▶ _What you need to do_
Reproduce the entries in full, with no changes.

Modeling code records
-----
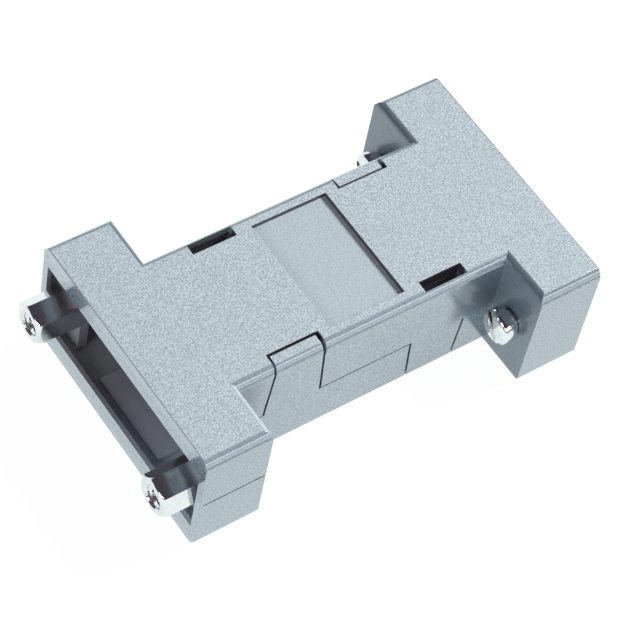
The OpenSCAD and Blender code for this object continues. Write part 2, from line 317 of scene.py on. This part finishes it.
def shell_masks(n, at):
    """Where the shells are grained, polished and dulled, and where shade and a highlight are
    painted on them.
    """
    # The grain covers the outer faces and, finer and weaker, the floor of the label panel
    textured = n.product(
        n.step(at.level, *LEVEL_FACE),
        n.ramp(at.z, MIDDLE, PANEL_FLOOR),
        n.ramp(at.x, HALF_LENGTH, PORT_RIM),
    )
    outermost = n.ramp(at.z, MIDDLE, OUTER_FACE)

    # The outer walls and their rounded edges took the polish of the mould's sides
    rounded = n.ramp(at.z, MIDDLE, ROUNDED_EDGE)

    def side_wall(half_width):
        edge = n.product(n.ramp(at.y, half_width, WALL_EDGE), rounded)
        return n.larger(n.ramp(at.y, half_width, WALL_FACE), edge)

    neck = n.product(side_wall(NECK_HALF), n.ramp(at.x, WING_START, NECK_PART))
    outside = n.larger(side_wall(HALF_WIDTH), neck)
    outside = n.larger(outside, n.ramp(at.x, HALF_LENGTH, PORT_FACE))

    # The polish misses the upper corners between the neck and the wings, above the screws, and
    # these corners are painted in shade
    left = n.product(n.ramp(at.signed_x, -WING_START, LEFT_RECESS), LEFT_RECESS_SHARE)
    recess = n.product(
        n.larger(n.ramp(at.signed_x, WING_START, RIGHT_RECESS), left),
        n.ramp(at.x, WING_START, RECESS_END),
        n.step(at.height, *RECESS_HEIGHT),
        n.ramp(at.z, MIDDLE, RECESS_TOP),
    )
    # It is thin on the wings' inner sides too, which are painted in shade, except the front left
    # one's rounded edge, which has a pale painted highlight
    flank = n.product(
        n.step(at.sideways, *SIDEWAYS_FACE),
        n.ramp(at.x, WING_START, FLANK_OUTSIDE),
        n.ramp(at.x, WING_START, FLANK_INSIDE),
    )
    front_left = n.product(n.step(at.signed_x, *LEFT_HALF), n.step(at.signed_y, *FRONT_HALF))
    pale_highlight_edge = n.product(flank, rounded, front_left)
    corner_shade = n.larger(recess, n.less(flank, pale_highlight_edge))

    # Painted shade lies in the seam's groove on the left wing
    seam = n.product(
        n.step(at.z, *SEAM_HEIGHT),
        n.ramp(at.signed_x, -WING_START, SEAM_START),
        n.ramp(at.x, HALF_LENGTH, SEAM_END),
    )
    polish = n.product(
        outside,
        n.less(1.0, textured),
        n.blend(n.larger(corner_shade, pale_highlight_edge), 1.0, DULLED_POLISH),
        n.less(1.0, seam),
    )
    return SimpleNamespace(
        textured=textured,
        outermost=outermost,
        rounded=rounded,
        outside=outside,
        pale_highlight_edge=pale_highlight_edge,
        corner_shade=corner_shade,
        seam=seam,
        polish=polish,
    )


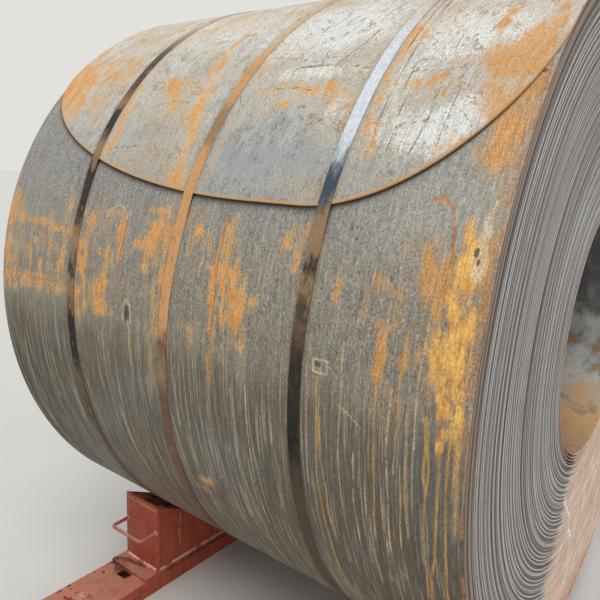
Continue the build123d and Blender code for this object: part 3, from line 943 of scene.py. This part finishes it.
def block_welds(block, bright, plain):
    """The weld beads of one block: the pale ones, and the painted-over ones up its corners."""
    side, face = block_front(block)
    base, front, handle = (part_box(f"{part}_{block}") for part in ("base_plate", "front_plate", "handle"))
    floor, top = base[1].z, front[1].z
    back = base[1].y if side < 0 else base[0].y
    seam = front[0].y + front[1].y - face
    edges = ((front[0].x, (-1, 0, 0)), (front[1].x, (1, 0, 0)))
    left, right = front[0].x, front[1].x
    out, up = (0, side, 0), (0, 0, 1)
    runs = [bead_rows((left + 0.004, face, floor), (right - 0.004, face, floor), weld_size, out, up)]
    runs += [bead_rows((x, face - side * 0.010, floor), (x, back + side * 0.004, floor), weld_size, away, up)
             for x, away in edges]
    runs.append(seam_rows((left + 0.003, face, top), (right - 0.003, face, top), top_seam_size, out, up))
    runs += [ring_rows((x, face, (handle[0].z + handle[1].z) / 2), side)
             for x in (handle[0].x + rod_radius, handle[1].x - rod_radius)]
    corners = [seam_rows((x, seam, floor + 0.006), (x, seam, top - 0.004), corner_seam_size, away, (0, 1, 0))
               for x, away in edges]
    weld_piece(f"welds_{block}", runs, bright)
    weld_piece(f"corner_welds_{block}", corners, plain)


# A floor bolt's washer and worn round head in section: distances from its axis, and heights
bolt_profile = (
    (0.0135, 0.0), (0.0245, 0.0002), (0.0250, 0.0010), (0.0250, 0.0028), (0.0243, 0.0034),
    (0.0172, 0.0036), (0.0168, 0.0045), (0.0166, 0.0100), (0.0158, 0.0124), (0.0130, 0.0140),
    (0.0080, 0.0147), (0.0002, 0.0150),
)


def bolt_piece(name, x, y, height, material):
    """A floor bolt in the rail: a washer and a worn round head."""
    turns = np.linspace(0, 2 * pi, 48, endpoint=False)
    away, rise = np.array(bolt_profile).T[..., None]
    points = np.stack([x + away * np.cos(turns), y + away * np.sin(turns), height + rise + 0 * turns], -1)
    faces = grid_faces(len(bolt_profile), len(turns), close_columns=True)
    make_piece(name, points, faces, material, "cradle_paint", sharp=30)


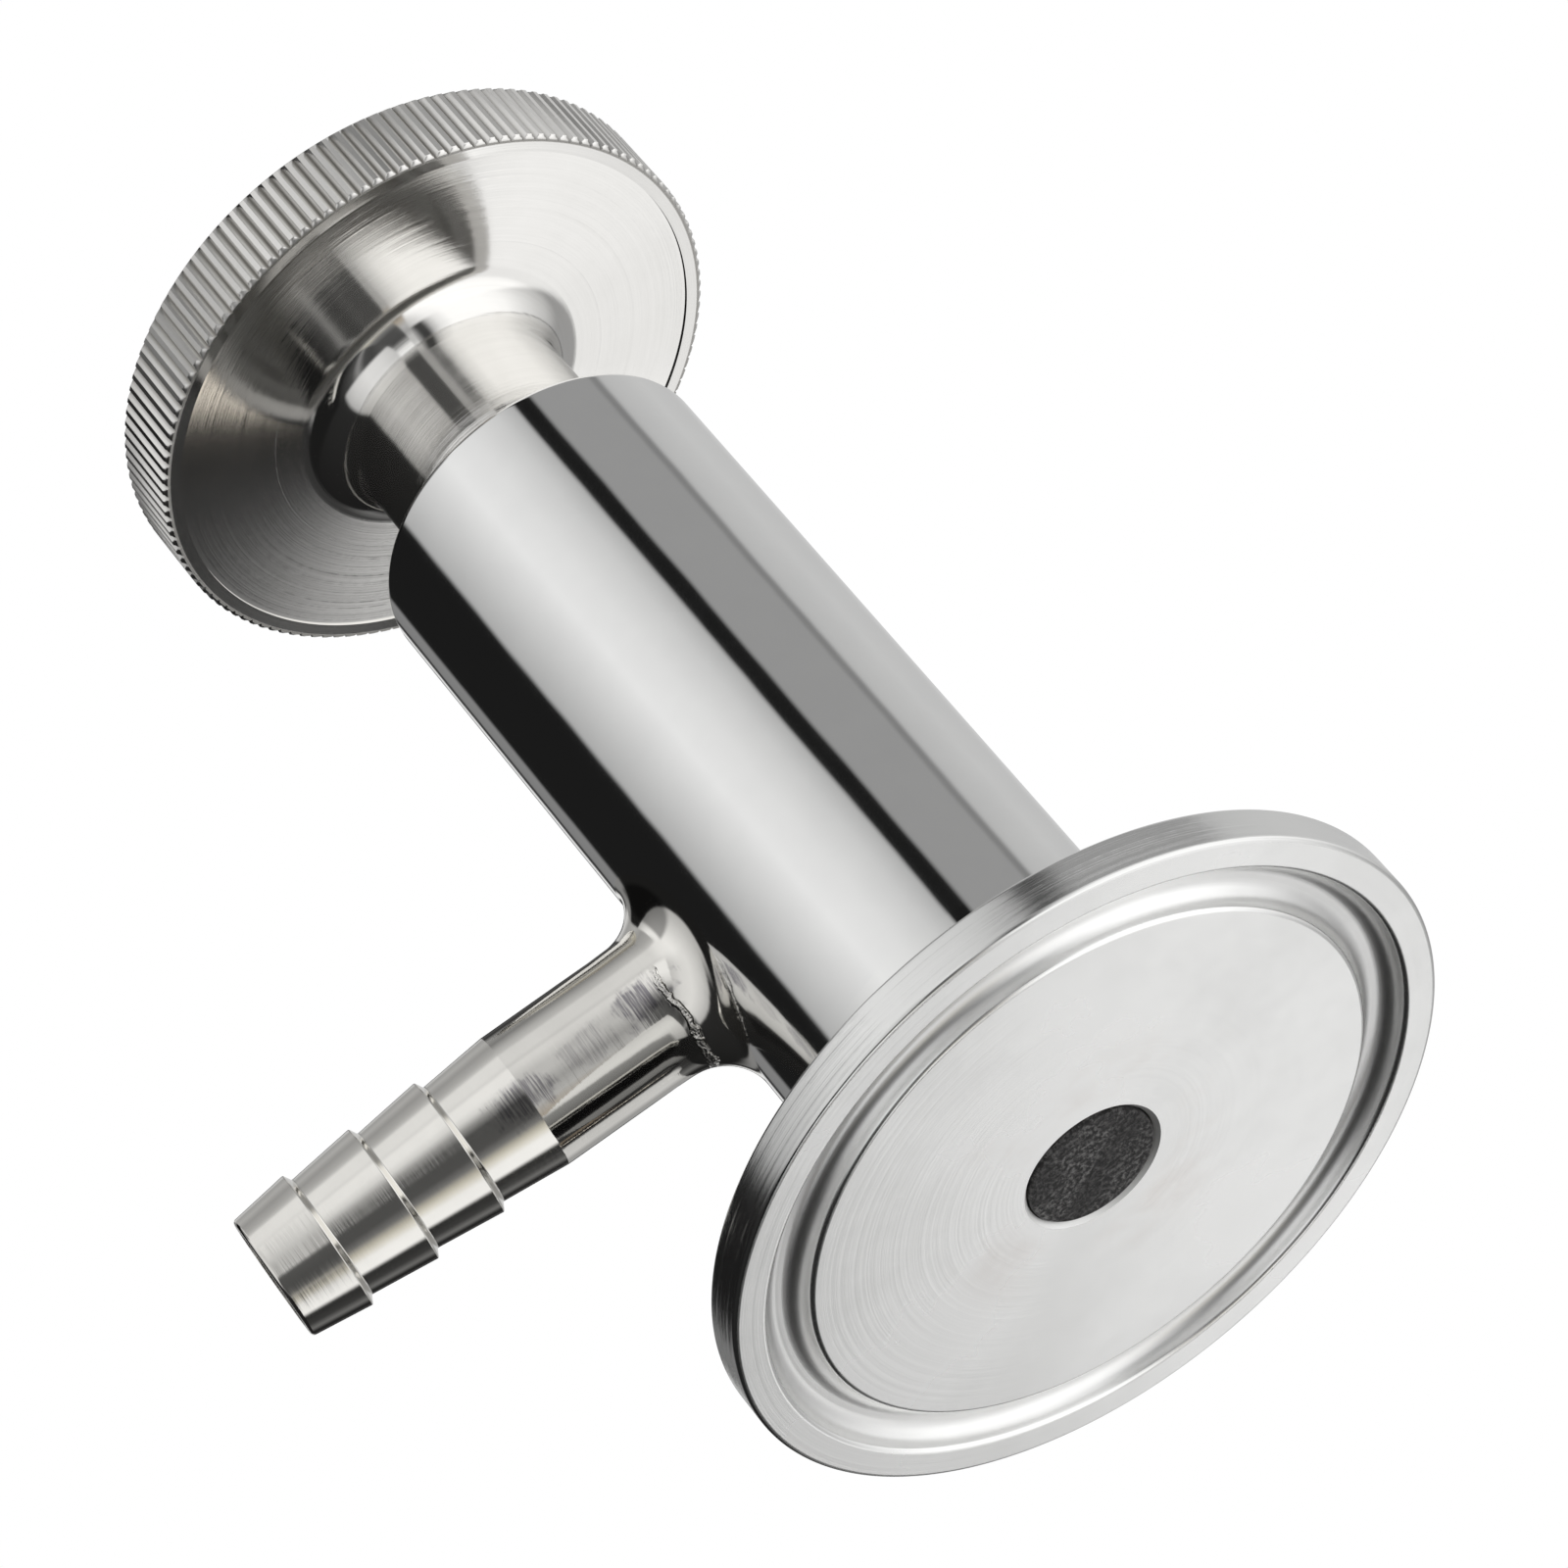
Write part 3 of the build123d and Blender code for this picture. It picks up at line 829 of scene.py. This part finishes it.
-----
▶ _Exercise solution_
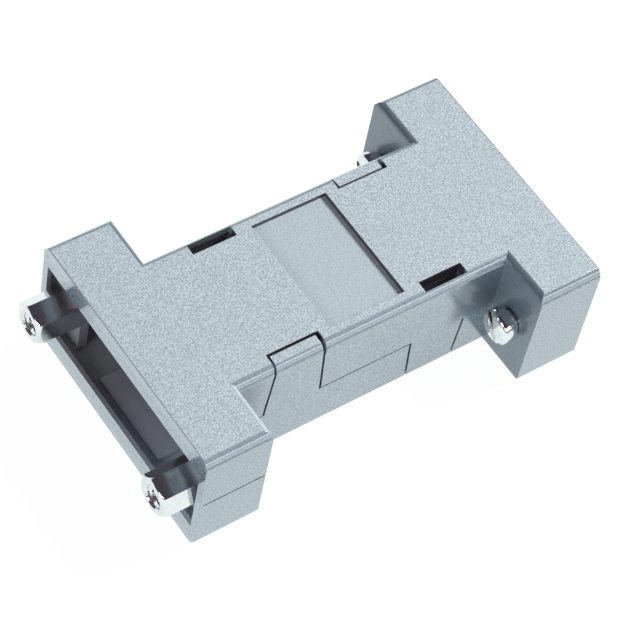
The OpenSCAD and Blender code for this object continues. Write part 2, from line 317 of scene.py on. This part finishes it.
def shell_masks(n, at):
    """Where the shells are grained, polished and dulled, and where shade and a highlight are
    painted on them.
    """
    # The grain covers the outer faces and, finer and weaker, the floor of the label panel
    textured = n.product(
        n.step(at.level, *LEVEL_FACE),
        n.ramp(at.z, MIDDLE, PANEL_FLOOR),
        n.ramp(at.x, HALF_LENGTH, PORT_RIM),
    )
    outermost = n.ramp(at.z, MIDDLE, OUTER_FACE)

    # The outer walls and their rounded edges took the polish of the mould's sides
    rounded = n.ramp(at.z, MIDDLE, ROUNDED_EDGE)

    def side_wall(half_width):
        edge = n.product(n.ramp(at.y, half_width, WALL_EDGE), rounded)
        return n.larger(n.ramp(at.y, half_width, WALL_FACE), edge)

    neck = n.product(side_wall(NECK_HALF), n.ramp(at.x, WING_START, NECK_PART))
    outside = n.larger(side_wall(HALF_WIDTH), neck)
    outside = n.larger(outside, n.ramp(at.x, HALF_LENGTH, PORT_FACE))

    # The polish misses the upper corners between the neck and the wings, above the screws, and
    # these corners are painted in shade
    left = n.product(n.ramp(at.signed_x, -WING_START, LEFT_RECESS), LEFT_RECESS_SHARE)
    recess = n.product(
        n.larger(n.ramp(at.signed_x, WING_START, RIGHT_RECESS), left),
        n.ramp(at.x, WING_START, RECESS_END),
        n.step(at.height, *RECESS_HEIGHT),
        n.ramp(at.z, MIDDLE, RECESS_TOP),
    )
    # It is thin on the wings' inner sides too, which are painted in shade, except the front left
    # one's rounded edge, which has a pale painted highlight
    flank = n.product(
        n.step(at.sideways, *SIDEWAYS_FACE),
        n.ramp(at.x, WING_START, FLANK_OUTSIDE),
        n.ramp(at.x, WING_START, FLANK_INSIDE),
    )
    front_left = n.product(n.step(at.signed_x, *LEFT_HALF), n.step(at.signed_y, *FRONT_HALF))
    pale_highlight_edge = n.product(flank, rounded, front_left)
    corner_shade = n.larger(recess, n.less(flank, pale_highlight_edge))

    # Painted shade lies in the seam's groove on the left wing
    seam = n.product(
        n.step(at.z, *SEAM_HEIGHT),
        n.ramp(at.signed_x, -WING_START, SEAM_START),
        n.ramp(at.x, HALF_LENGTH, SEAM_END),
    )
    polish = n.product(
        outside,
        n.less(1.0, textured),
        n.blend(n.larger(corner_shade, pale_highlight_edge), 1.0, DULLED_POLISH),
        n.less(1.0, seam),
    )
    return SimpleNamespace(
        textured=textured,
        outermost=outermost,
        rounded=rounded,
        outside=outside,
        pale_highlight_edge=pale_highlight_edge,
        corner_shade=corner_shade,
        seam=seam,
        polish=polish,
    )


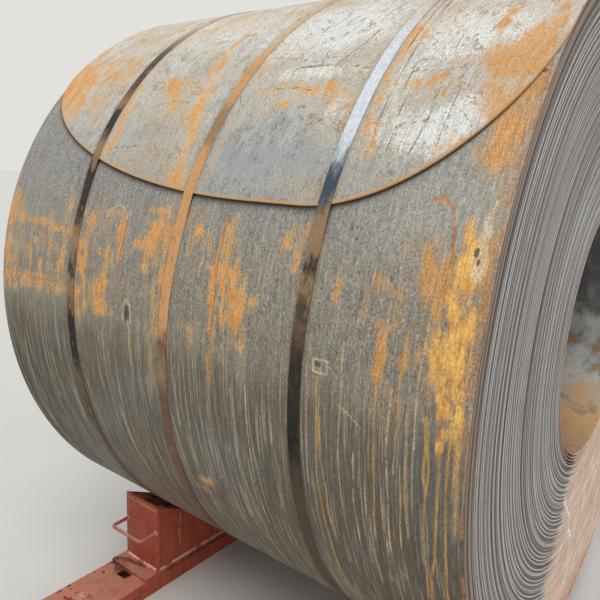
Continue the build123d and Blender code for this object: part 3, from line 943 of scene.py. This part finishes it.
def block_welds(block, bright, plain):
    """The weld beads of one block: the pale ones, and the painted-over ones up its corners."""
    side, face = block_front(block)
    base, front, handle = (part_box(f"{part}_{block}") for part in ("base_plate", "front_plate", "handle"))
    floor, top = base[1].z, front[1].z
    back = base[1].y if side < 0 else base[0].y
    seam = front[0].y + front[1].y - face
    edges = ((front[0].x, (-1, 0, 0)), (front[1].x, (1, 0, 0)))
    left, right = front[0].x, front[1].x
    out, up = (0, side, 0), (0, 0, 1)
    runs = [bead_rows((left + 0.004, face, floor), (right - 0.004, face, floor), weld_size, out, up)]
    runs += [bead_rows((x, face - side * 0.010, floor), (x, back + side * 0.004, floor), weld_size, away, up)
             for x, away in edges]
    runs.append(seam_rows((left + 0.003, face, top), (right - 0.003, face, top), top_seam_size, out, up))
    runs += [ring_rows((x, face, (handle[0].z + handle[1].z) / 2), side)
             for x in (handle[0].x + rod_radius, handle[1].x - rod_radius)]
    corners = [seam_rows((x, seam, floor + 0.006), (x, seam, top - 0.004), corner_seam_size, away, (0, 1, 0))
               for x, away in edges]
    weld_piece(f"welds_{block}", runs, bright)
    weld_piece(f"corner_welds_{block}", corners, plain)


# A floor bolt's washer and worn round head in section: distances from its axis, and heights
bolt_profile = (
    (0.0135, 0.0), (0.0245, 0.0002), (0.0250, 0.0010), (0.0250, 0.0028), (0.0243, 0.0034),
    (0.0172, 0.0036), (0.0168, 0.0045), (0.0166, 0.0100), (0.0158, 0.0124), (0.0130, 0.0140),
    (0.0080, 0.0147), (0.0002, 0.0150),
)


def bolt_piece(name, x, y, height, material):
    """A floor bolt in the rail: a washer and a worn round head."""
    turns = np.linspace(0, 2 * pi, 48, endpoint=False)
    away, rise = np.array(bolt_profile).T[..., None]
    points = np.stack([x + away * np.cos(turns), y + away * np.sin(turns), height + rise + 0 * turns], -1)
    faces = grid_faces(len(bolt_profile), len(turns), close_columns=True)
    make_piece(name, points, faces, material, "cradle_paint", sharp=30)


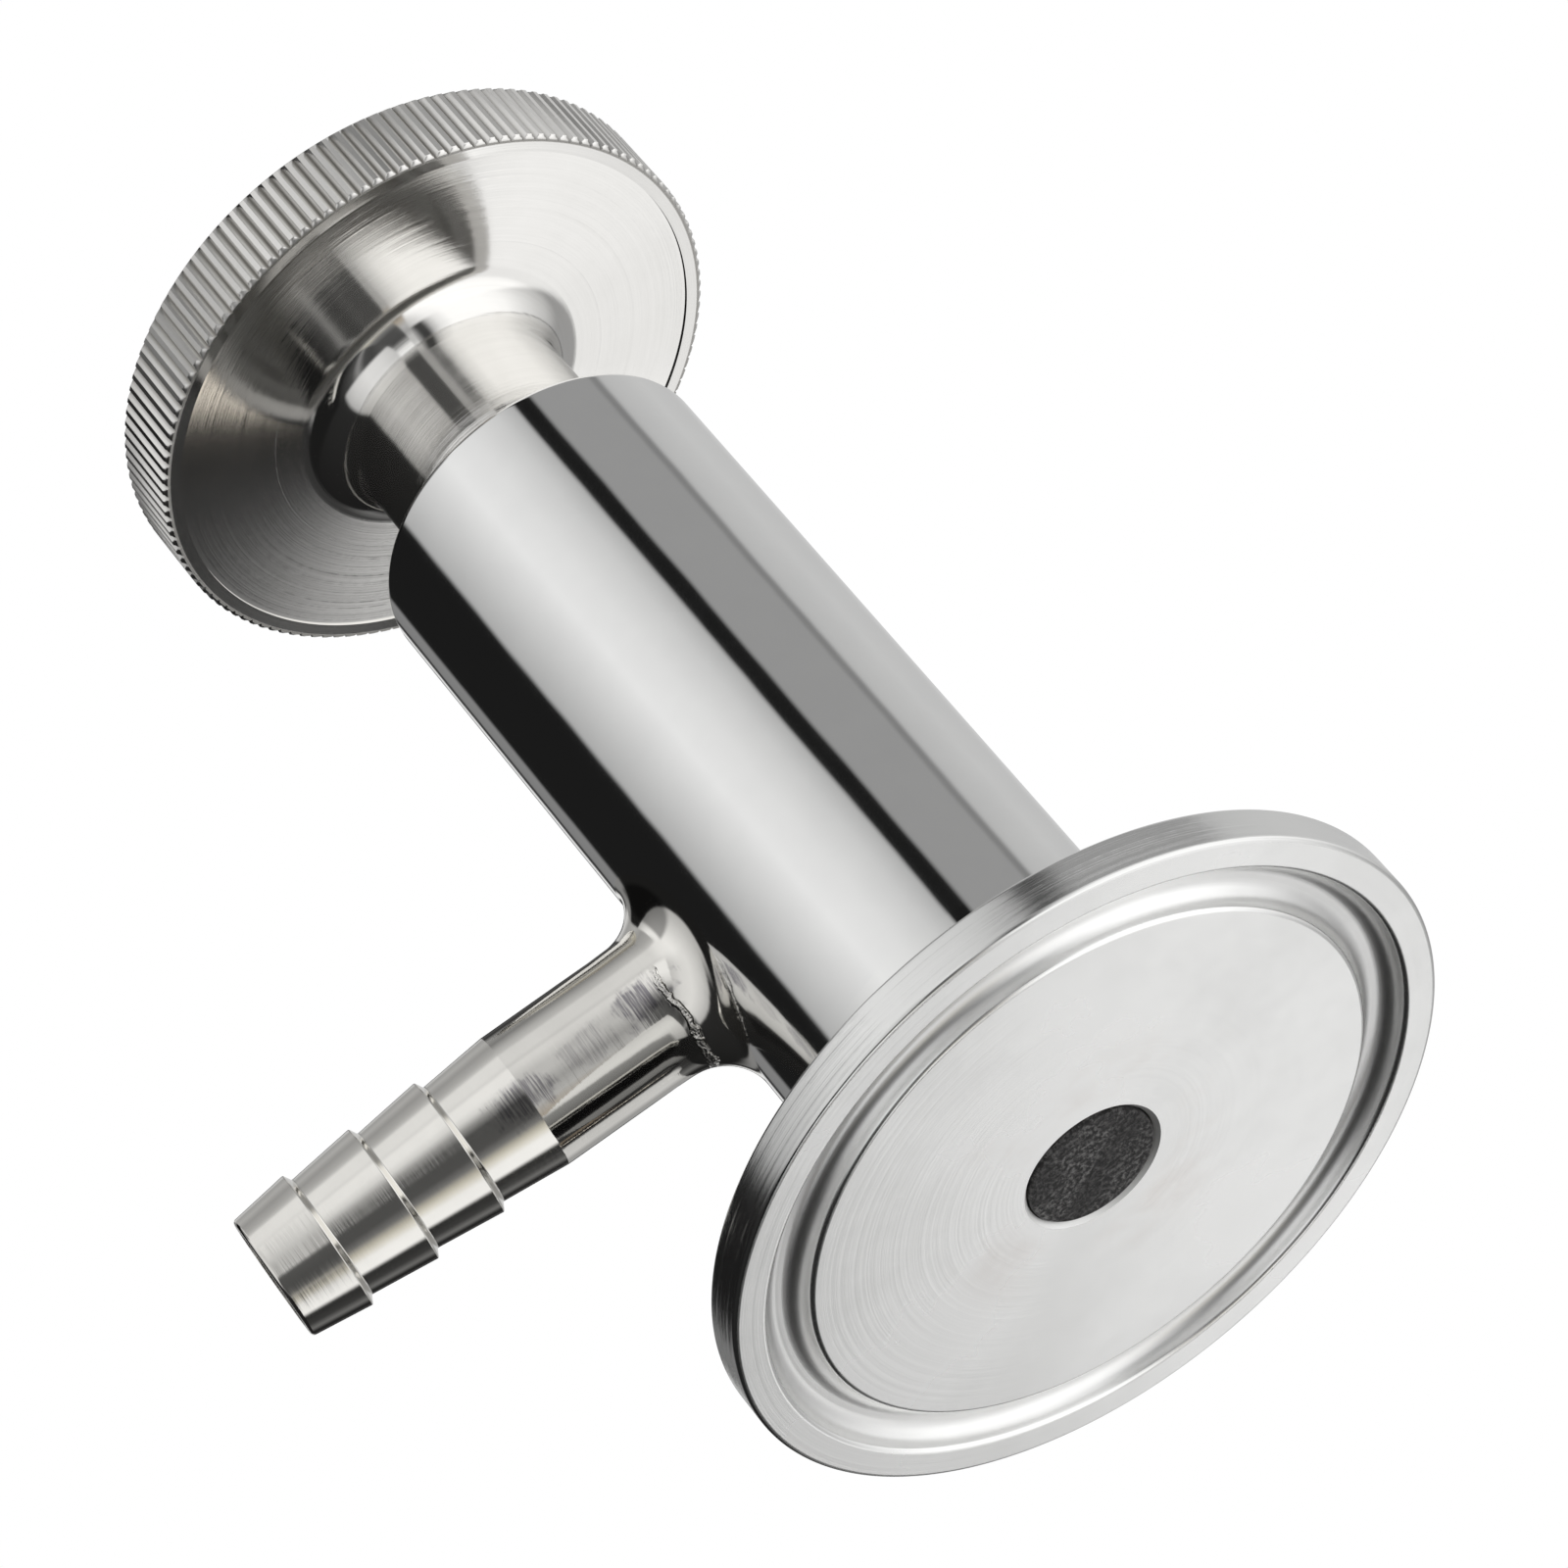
Write part 3 of the build123d and Blender code for this picture. It picks up at line 829 of scene.py. This part finishes it.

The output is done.